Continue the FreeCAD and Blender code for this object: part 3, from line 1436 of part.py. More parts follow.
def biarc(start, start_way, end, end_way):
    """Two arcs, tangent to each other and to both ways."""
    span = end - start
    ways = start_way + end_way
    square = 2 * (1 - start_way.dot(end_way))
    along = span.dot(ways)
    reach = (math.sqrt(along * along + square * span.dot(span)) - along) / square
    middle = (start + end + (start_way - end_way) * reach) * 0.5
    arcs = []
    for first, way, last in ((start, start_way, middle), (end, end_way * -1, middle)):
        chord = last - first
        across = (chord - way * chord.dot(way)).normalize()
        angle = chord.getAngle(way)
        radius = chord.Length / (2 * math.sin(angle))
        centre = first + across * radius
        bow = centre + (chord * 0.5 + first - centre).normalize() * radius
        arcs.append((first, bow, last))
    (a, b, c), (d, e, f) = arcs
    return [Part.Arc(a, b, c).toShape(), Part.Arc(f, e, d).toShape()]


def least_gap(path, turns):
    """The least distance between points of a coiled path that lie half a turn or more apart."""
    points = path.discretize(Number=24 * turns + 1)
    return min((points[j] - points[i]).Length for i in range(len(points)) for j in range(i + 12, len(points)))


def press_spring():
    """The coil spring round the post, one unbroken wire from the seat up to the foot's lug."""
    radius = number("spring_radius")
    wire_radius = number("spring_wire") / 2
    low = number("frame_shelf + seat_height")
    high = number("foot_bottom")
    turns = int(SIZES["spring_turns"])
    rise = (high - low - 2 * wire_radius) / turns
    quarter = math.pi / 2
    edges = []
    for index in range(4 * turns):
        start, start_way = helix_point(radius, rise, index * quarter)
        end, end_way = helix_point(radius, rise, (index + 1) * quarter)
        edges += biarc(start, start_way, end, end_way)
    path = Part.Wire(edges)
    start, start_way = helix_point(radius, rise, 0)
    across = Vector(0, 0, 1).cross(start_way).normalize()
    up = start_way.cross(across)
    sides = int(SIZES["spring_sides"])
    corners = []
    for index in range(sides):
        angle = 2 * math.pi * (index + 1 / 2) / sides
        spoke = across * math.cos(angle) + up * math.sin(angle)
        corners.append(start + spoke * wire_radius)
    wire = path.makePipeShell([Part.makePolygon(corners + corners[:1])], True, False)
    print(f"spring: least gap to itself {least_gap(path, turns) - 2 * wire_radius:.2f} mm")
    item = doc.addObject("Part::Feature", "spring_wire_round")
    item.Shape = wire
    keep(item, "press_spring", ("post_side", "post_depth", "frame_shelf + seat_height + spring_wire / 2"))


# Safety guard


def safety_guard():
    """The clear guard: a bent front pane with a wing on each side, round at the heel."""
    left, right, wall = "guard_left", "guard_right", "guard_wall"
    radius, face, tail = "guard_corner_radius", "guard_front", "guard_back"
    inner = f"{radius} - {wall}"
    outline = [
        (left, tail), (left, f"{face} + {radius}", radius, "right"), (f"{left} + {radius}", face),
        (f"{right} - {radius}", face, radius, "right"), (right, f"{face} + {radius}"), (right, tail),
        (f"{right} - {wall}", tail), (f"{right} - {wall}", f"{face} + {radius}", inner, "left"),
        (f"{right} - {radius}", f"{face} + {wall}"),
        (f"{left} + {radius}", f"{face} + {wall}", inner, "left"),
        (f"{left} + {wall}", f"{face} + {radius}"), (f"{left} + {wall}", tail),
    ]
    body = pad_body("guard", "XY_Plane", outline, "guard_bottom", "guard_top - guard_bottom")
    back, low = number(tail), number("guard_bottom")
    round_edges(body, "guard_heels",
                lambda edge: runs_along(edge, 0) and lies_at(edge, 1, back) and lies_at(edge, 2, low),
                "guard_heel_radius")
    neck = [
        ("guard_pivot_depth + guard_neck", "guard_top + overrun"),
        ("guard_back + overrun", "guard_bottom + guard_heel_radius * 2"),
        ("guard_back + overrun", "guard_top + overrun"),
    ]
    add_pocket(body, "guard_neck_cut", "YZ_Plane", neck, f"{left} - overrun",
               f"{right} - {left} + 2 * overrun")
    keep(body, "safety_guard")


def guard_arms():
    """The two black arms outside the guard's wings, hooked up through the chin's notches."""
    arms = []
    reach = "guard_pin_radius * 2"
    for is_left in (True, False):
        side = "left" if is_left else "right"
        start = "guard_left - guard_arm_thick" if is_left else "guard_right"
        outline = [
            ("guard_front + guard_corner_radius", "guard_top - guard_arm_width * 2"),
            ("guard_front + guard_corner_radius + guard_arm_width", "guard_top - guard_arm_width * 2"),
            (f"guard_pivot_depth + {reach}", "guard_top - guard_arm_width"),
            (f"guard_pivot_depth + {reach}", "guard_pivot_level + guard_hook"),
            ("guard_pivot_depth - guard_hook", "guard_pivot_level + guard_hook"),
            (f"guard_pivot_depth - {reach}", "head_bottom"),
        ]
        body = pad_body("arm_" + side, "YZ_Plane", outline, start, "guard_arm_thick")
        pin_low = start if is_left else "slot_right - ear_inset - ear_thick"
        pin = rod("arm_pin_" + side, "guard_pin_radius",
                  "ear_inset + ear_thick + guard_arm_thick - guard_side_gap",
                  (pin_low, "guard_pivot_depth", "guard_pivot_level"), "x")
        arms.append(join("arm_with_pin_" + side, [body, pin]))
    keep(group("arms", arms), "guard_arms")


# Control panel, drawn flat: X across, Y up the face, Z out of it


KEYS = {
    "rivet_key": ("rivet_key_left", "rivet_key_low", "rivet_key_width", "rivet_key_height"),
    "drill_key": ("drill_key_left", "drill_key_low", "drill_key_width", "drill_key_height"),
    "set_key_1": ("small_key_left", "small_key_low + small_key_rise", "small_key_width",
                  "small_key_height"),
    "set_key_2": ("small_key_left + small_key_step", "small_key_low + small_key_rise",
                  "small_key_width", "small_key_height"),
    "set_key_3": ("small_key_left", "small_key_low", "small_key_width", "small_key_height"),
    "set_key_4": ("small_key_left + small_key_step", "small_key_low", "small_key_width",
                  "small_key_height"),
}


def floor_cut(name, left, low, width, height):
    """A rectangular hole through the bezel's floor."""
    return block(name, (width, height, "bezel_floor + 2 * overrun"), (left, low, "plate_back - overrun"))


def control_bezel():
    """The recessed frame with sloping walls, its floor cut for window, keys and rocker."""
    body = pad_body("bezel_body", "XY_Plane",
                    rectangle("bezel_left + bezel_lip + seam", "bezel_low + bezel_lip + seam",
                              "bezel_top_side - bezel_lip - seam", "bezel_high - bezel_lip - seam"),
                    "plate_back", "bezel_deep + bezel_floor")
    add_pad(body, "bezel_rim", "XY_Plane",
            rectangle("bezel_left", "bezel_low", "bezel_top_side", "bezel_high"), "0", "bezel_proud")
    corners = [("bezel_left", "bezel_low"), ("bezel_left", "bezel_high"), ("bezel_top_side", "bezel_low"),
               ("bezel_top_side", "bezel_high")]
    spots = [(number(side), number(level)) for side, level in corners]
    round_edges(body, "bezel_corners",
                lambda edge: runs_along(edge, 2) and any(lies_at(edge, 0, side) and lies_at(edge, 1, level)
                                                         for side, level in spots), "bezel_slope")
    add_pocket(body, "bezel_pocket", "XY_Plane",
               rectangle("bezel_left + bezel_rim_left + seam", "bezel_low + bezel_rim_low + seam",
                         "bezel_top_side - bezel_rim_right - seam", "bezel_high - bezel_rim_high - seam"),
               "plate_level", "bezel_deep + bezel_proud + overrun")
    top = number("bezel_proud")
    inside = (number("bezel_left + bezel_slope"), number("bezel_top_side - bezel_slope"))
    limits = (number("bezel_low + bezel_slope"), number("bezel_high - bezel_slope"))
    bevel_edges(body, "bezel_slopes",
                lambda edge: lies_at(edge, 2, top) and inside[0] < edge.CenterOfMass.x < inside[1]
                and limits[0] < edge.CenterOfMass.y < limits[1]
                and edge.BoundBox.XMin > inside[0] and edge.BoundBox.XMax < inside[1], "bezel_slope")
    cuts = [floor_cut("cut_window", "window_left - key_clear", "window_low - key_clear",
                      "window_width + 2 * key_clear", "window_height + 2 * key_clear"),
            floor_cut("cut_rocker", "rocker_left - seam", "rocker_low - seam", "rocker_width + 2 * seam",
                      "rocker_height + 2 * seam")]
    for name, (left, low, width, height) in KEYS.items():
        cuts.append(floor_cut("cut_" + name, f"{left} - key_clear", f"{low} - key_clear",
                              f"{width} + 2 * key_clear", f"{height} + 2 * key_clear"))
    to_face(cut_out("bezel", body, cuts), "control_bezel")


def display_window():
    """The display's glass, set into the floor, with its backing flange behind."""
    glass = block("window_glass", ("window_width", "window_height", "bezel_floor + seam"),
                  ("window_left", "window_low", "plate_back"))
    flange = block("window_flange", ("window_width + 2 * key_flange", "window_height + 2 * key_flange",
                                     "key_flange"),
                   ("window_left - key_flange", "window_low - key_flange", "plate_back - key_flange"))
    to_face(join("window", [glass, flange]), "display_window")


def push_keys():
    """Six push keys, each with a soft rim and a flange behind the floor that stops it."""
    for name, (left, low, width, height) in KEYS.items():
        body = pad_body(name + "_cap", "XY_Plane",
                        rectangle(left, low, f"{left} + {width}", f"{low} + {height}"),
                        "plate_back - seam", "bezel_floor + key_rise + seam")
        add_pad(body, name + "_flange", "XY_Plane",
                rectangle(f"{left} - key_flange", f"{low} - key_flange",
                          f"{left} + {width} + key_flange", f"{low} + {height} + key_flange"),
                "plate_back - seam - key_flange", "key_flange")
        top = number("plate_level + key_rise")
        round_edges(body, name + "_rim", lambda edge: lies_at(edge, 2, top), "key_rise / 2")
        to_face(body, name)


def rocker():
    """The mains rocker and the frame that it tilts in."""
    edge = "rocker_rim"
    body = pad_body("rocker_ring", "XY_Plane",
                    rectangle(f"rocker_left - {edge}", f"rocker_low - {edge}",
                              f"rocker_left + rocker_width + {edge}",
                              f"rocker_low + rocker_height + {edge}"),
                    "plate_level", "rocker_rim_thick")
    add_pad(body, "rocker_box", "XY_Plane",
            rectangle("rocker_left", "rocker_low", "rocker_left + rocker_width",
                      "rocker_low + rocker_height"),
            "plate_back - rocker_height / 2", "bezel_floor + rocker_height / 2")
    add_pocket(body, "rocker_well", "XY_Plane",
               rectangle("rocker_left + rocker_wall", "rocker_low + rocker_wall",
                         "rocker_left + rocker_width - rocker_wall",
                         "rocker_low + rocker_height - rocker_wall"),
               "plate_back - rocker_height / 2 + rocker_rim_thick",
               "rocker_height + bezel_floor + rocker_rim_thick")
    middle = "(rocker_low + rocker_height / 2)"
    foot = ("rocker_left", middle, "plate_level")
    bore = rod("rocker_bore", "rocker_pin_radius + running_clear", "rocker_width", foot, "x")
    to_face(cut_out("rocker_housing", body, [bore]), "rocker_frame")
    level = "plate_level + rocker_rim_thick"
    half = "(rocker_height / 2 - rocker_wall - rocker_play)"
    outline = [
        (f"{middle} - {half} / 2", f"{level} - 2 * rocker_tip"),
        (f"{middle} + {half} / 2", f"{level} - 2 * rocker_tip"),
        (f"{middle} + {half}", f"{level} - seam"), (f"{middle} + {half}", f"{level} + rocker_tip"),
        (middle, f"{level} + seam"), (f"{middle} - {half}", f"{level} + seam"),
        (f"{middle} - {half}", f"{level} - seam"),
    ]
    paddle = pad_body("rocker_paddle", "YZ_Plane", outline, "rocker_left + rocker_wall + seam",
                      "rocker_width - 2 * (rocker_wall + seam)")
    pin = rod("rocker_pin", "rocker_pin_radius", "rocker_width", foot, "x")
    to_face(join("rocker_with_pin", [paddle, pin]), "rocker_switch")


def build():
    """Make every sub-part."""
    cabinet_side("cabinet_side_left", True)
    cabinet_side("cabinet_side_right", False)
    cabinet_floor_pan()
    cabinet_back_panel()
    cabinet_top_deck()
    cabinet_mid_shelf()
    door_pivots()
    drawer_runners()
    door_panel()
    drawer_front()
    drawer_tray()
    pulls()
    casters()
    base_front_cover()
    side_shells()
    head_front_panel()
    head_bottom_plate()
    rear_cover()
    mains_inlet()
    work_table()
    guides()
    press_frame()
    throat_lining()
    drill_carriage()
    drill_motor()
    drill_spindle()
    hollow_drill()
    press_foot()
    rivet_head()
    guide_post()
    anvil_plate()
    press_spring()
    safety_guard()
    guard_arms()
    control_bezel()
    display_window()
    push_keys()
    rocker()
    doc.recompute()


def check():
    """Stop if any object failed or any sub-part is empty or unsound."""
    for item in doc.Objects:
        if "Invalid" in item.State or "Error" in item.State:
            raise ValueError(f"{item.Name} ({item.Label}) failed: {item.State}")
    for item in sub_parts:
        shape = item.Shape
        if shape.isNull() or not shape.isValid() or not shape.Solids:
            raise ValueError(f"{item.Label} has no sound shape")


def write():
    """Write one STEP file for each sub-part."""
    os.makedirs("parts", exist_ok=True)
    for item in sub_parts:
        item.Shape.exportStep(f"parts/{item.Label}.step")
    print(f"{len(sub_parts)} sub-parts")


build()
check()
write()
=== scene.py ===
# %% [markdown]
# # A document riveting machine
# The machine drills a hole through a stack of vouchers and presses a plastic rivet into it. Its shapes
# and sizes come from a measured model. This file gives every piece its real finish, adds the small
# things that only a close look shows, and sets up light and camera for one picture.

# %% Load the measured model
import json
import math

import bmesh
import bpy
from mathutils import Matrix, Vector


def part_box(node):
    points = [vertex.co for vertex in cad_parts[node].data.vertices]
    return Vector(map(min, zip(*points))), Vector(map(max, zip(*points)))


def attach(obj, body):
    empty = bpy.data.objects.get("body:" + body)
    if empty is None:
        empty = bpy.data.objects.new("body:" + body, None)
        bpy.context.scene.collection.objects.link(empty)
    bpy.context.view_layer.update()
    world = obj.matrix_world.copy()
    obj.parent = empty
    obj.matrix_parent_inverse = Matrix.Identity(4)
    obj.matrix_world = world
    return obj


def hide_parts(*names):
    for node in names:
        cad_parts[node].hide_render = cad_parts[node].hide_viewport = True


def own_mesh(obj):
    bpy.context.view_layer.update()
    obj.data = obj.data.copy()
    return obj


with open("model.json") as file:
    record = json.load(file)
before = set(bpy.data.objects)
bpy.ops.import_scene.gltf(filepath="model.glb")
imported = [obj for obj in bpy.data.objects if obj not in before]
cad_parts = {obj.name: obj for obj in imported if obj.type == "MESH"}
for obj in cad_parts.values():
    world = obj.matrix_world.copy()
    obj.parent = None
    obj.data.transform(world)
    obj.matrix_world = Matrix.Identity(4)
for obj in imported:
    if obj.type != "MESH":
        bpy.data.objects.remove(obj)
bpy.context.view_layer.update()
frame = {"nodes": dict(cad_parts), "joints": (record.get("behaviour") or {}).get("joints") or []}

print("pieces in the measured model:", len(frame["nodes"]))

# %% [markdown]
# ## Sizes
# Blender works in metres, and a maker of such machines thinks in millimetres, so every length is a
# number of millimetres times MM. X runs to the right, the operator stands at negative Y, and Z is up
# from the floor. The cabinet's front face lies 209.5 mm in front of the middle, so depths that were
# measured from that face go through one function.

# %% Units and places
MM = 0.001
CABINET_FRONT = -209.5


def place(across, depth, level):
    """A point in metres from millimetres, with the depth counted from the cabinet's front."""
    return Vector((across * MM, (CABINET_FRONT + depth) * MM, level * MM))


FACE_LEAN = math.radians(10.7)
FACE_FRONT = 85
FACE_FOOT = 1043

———

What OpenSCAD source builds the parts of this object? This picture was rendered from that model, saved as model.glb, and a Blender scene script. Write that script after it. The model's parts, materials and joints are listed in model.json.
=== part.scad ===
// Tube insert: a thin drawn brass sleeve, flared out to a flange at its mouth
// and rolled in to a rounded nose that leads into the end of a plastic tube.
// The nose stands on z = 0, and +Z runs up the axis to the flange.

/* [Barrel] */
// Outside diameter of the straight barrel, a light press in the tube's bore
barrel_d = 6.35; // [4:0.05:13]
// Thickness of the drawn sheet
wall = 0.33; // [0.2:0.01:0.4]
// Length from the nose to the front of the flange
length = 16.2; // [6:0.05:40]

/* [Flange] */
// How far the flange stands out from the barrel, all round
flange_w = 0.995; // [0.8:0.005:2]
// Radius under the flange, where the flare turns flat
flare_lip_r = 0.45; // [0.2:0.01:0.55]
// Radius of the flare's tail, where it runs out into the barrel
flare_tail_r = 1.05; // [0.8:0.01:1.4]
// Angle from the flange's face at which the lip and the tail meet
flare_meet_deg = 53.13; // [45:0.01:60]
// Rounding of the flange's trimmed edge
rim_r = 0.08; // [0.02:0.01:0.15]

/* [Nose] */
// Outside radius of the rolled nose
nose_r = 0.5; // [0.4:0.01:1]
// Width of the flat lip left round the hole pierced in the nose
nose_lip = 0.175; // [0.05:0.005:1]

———

# [Exercise]
Return the exact lines from the line with "drill_spindle()" to the line with "bpy.context.scene.collection.objects.link(empty)", inclusive of both, with nothing added.

# [Answer]
    drill_spindle()
    hollow_drill()
    press_foot()
    rivet_head()
    guide_post()
    anvil_plate()
    press_spring()
    safety_guard()
    guard_arms()
    control_bezel()
    display_window()
    push_keys()
    rocker()
    doc.recompute()


def check():
    """Stop if any object failed or any sub-part is empty or unsound."""
    for item in doc.Objects:
        if "Invalid" in item.State or "Error" in item.State:
            raise ValueError(f"{item.Name} ({item.Label}) failed: {item.State}")
    for item in sub_parts:
        shape = item.Shape
        if shape.isNull() or not shape.isValid() or not shape.Solids:
            raise ValueError(f"{item.Label} has no sound shape")


def write():
    """Write one STEP file for each sub-part."""
    os.makedirs("parts", exist_ok=True)
    for item in sub_parts:
        item.Shape.exportStep(f"parts/{item.Label}.step")
    print(f"{len(sub_parts)} sub-parts")


build()
check()
write()
=== scene.py ===
# %% [markdown]
# # A document riveting machine
# The machine drills a hole through a stack of vouchers and presses a plastic rivet into it. Its shapes
# and sizes come from a measured model. This file gives every piece its real finish, adds the small
# things that only a close look shows, and sets up light and camera for one picture.

# %% Load the measured model
import json
import math

import bmesh
import bpy
from mathutils import Matrix, Vector


def part_box(node):
    points = [vertex.co for vertex in cad_parts[node].data.vertices]
    return Vector(map(min, zip(*points))), Vector(map(max, zip(*points)))


def attach(obj, body):
    empty = bpy.data.objects.get("body:" + body)
    if empty is None:
        empty = bpy.data.objects.new("body:" + body, None)
        bpy.context.scene.collection.objects.link(empty)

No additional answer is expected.